TASK DETAILS: In the entries that follow, the first line to write out is the one containing "front_bezel()", and the last is the one containing "the imported frame.". Reproduce that stretch exactly, with nothing before or after it.

(Items listed in a dataset)
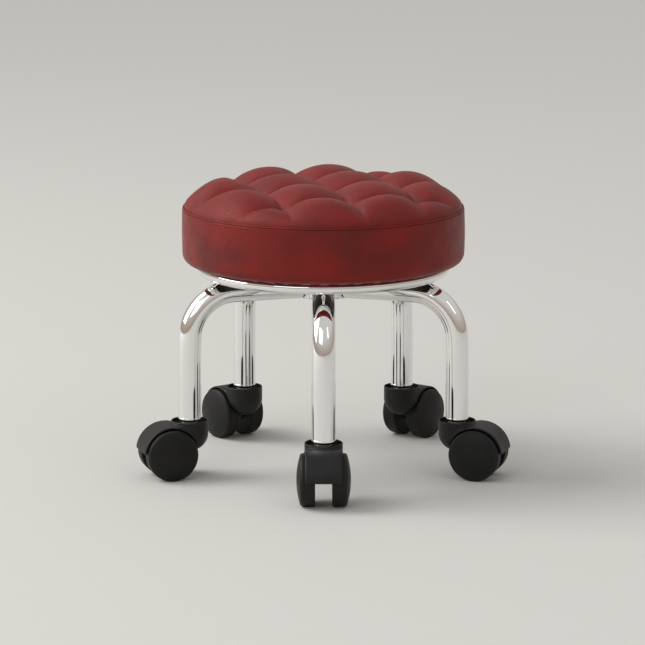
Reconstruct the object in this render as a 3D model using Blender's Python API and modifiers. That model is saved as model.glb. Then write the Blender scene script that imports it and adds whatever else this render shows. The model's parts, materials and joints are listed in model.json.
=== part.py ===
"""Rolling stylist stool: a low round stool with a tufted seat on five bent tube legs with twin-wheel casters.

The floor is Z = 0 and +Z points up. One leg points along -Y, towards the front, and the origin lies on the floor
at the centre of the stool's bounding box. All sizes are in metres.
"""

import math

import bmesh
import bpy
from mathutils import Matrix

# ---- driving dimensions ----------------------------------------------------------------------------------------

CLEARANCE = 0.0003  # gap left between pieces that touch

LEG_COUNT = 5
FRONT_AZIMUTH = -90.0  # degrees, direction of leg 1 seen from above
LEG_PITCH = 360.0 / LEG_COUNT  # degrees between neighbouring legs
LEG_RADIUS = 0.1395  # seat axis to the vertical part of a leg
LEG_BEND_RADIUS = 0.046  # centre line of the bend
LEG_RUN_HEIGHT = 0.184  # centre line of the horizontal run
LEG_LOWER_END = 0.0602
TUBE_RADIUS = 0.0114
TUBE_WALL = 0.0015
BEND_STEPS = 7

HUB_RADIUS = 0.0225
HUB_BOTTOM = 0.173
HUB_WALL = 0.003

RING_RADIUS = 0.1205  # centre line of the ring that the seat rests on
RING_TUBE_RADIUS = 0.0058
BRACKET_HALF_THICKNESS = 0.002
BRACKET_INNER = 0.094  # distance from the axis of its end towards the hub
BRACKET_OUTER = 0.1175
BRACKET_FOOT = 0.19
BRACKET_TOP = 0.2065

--

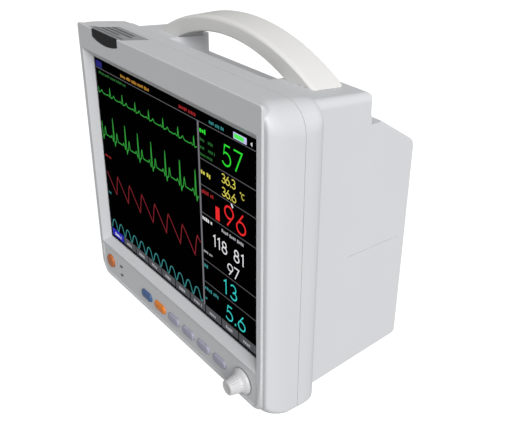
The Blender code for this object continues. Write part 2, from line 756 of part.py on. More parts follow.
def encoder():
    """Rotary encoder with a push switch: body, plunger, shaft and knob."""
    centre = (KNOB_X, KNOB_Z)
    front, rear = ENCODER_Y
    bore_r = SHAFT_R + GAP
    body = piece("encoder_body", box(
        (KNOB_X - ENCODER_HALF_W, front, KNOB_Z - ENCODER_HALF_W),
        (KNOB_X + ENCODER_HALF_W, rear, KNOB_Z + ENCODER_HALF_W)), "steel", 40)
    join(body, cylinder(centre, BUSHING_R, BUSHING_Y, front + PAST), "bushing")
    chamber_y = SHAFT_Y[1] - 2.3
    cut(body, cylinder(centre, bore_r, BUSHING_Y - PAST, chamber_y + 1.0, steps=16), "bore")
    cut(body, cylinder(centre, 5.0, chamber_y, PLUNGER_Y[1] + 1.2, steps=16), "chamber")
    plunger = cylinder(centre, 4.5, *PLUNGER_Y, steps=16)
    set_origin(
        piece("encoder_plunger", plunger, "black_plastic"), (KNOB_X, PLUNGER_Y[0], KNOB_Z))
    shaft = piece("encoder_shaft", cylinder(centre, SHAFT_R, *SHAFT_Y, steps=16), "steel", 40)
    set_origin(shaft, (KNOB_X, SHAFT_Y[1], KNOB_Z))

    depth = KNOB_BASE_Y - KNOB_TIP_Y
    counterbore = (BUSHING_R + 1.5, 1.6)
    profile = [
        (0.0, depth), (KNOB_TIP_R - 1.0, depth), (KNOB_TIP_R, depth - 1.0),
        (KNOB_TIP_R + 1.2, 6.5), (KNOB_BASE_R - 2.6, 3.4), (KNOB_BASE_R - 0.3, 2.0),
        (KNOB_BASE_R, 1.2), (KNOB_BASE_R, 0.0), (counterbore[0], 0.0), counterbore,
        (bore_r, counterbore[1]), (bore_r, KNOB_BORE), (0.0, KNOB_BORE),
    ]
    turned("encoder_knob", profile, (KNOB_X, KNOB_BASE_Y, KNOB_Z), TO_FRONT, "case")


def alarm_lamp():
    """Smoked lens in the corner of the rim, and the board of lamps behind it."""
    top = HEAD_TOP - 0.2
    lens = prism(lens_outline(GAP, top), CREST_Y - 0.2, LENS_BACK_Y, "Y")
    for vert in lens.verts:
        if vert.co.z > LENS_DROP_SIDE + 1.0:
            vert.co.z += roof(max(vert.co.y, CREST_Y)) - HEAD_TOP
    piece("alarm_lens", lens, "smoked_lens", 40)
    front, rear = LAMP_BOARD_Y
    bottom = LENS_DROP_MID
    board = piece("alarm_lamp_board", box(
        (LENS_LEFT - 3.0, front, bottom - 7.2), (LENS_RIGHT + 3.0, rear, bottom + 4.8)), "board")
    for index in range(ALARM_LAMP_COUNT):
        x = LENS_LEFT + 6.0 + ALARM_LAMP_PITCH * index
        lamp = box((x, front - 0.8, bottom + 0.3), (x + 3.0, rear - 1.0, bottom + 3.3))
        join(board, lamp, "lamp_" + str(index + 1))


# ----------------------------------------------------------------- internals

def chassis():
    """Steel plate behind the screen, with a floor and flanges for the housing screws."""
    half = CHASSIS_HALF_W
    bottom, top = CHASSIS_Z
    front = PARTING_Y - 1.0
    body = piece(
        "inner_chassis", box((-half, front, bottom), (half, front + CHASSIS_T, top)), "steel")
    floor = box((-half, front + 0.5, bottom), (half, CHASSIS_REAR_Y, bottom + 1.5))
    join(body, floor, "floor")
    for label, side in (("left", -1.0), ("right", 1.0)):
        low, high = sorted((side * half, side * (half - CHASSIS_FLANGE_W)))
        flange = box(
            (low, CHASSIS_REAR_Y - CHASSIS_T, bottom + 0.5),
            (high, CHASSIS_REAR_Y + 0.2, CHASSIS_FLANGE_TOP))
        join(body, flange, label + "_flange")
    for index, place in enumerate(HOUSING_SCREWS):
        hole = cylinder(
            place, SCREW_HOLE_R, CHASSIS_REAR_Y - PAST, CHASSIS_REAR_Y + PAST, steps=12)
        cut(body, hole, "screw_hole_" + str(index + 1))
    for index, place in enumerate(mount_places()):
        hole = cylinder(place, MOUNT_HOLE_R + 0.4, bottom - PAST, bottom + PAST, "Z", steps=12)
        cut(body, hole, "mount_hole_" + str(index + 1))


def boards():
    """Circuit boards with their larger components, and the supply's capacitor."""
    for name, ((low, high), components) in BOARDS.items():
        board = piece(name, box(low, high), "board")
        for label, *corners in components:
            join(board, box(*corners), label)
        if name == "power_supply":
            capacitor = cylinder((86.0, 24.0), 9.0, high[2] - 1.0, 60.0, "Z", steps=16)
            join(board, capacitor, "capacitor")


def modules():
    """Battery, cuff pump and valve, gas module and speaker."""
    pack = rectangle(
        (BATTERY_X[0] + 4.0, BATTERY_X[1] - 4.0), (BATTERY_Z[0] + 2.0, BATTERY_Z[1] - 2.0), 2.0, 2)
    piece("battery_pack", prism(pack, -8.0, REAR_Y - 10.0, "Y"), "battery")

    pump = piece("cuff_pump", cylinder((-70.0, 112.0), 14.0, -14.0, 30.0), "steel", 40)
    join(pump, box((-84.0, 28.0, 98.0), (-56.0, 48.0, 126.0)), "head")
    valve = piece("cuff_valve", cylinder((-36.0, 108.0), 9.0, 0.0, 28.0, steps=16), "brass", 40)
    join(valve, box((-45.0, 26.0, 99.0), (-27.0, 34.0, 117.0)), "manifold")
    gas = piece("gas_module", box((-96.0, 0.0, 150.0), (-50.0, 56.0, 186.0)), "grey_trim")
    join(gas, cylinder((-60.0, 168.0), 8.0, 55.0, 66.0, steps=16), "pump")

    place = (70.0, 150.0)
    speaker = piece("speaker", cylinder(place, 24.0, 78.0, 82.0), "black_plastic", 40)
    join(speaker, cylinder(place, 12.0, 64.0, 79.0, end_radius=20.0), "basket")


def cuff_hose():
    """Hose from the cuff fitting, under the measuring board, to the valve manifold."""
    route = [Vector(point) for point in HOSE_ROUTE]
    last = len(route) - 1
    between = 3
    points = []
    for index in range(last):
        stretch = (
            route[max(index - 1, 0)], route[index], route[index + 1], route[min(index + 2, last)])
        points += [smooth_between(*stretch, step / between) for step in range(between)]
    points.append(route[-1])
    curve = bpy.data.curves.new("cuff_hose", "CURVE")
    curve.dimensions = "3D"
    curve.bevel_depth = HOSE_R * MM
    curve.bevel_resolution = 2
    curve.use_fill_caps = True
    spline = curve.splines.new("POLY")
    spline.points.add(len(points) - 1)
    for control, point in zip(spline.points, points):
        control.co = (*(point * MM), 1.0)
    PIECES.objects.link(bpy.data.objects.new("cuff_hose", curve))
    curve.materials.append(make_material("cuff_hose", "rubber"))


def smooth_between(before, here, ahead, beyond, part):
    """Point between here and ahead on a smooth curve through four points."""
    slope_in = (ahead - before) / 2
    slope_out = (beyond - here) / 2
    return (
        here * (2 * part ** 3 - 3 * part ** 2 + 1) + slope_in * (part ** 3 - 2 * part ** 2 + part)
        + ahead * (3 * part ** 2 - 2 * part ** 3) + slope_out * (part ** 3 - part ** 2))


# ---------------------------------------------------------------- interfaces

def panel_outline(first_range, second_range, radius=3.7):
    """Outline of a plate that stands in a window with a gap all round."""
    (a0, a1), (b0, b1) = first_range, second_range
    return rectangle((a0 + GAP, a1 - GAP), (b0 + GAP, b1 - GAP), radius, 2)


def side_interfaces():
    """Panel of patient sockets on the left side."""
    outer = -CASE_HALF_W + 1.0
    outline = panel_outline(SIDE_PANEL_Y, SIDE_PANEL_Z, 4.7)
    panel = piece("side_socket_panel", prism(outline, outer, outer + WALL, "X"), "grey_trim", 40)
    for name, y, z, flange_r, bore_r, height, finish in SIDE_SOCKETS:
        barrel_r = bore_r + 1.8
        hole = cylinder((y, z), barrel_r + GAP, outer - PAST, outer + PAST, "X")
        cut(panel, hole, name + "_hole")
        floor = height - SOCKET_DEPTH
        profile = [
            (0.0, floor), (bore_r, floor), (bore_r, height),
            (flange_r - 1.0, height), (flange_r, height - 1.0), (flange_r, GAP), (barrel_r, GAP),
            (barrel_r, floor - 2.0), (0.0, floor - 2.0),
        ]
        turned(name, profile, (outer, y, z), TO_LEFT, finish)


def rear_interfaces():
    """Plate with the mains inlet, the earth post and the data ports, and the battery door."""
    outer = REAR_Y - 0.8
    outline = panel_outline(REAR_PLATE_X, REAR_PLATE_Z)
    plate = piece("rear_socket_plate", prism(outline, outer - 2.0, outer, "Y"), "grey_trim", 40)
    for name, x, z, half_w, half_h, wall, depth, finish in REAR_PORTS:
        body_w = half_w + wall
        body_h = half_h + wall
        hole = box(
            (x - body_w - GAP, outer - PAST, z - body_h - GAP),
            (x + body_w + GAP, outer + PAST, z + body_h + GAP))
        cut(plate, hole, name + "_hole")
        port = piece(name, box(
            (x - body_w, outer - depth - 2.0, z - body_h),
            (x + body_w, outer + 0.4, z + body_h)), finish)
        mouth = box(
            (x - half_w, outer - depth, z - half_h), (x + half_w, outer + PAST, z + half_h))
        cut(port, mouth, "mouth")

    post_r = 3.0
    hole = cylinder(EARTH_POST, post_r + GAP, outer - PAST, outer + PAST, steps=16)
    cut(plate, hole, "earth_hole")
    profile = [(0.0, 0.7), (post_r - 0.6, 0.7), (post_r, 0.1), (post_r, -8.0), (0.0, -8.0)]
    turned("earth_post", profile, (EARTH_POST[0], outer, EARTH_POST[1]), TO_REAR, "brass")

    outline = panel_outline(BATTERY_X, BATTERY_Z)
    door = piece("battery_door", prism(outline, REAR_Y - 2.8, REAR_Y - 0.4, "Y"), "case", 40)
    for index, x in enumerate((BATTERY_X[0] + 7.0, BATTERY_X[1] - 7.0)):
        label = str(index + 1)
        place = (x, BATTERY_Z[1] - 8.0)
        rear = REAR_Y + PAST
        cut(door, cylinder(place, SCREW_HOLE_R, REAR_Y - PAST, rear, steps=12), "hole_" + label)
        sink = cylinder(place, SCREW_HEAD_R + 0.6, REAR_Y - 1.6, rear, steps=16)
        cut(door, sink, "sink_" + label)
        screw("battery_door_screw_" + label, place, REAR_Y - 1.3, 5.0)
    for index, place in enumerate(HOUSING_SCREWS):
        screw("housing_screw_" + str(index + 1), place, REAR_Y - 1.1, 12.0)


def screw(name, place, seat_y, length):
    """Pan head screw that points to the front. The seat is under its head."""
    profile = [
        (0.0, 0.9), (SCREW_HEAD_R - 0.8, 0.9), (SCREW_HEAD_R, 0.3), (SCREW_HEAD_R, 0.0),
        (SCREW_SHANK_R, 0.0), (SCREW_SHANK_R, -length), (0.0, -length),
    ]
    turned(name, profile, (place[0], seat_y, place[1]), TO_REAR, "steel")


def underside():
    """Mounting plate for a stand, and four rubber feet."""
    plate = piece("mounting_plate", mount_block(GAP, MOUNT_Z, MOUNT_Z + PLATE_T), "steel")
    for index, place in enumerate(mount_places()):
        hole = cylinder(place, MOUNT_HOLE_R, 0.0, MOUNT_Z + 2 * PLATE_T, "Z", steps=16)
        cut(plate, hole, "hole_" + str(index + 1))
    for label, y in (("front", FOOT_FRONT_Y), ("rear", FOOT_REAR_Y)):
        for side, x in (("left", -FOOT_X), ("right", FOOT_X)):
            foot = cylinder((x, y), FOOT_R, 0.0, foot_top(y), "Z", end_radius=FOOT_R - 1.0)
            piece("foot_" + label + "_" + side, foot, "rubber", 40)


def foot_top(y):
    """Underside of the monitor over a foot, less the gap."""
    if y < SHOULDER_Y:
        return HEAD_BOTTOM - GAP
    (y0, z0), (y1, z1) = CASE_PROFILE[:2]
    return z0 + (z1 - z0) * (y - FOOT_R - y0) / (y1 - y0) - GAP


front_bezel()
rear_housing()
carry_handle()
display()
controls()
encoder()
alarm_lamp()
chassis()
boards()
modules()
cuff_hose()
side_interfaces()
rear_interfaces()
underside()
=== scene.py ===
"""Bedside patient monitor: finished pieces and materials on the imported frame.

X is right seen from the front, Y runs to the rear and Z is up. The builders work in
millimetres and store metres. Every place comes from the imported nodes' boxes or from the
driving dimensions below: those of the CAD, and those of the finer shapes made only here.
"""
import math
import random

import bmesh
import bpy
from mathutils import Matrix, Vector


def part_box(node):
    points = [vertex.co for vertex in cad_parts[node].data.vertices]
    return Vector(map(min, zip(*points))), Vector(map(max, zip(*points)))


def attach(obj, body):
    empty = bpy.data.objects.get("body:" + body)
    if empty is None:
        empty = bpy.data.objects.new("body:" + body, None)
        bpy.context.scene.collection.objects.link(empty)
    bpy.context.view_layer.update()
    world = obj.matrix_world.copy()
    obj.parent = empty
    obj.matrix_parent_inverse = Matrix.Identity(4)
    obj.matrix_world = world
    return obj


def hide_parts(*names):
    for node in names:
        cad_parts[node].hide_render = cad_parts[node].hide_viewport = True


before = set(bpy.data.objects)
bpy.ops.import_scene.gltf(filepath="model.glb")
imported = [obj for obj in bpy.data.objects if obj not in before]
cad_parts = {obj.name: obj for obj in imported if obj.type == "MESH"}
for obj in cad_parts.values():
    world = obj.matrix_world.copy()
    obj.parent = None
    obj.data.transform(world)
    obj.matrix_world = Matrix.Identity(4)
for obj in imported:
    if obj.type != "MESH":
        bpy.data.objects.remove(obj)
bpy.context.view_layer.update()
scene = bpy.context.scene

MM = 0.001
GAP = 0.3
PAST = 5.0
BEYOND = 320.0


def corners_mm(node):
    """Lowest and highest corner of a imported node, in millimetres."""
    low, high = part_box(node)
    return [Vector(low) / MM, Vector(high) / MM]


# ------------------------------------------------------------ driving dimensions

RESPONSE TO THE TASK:
front_bezel()
rear_housing()
carry_handle()
display()
controls()
encoder()
alarm_lamp()
chassis()
boards()
modules()
cuff_hose()
side_interfaces()
rear_interfaces()
underside()
=== scene.py ===
"""Bedside patient monitor: finished pieces and materials on the imported frame.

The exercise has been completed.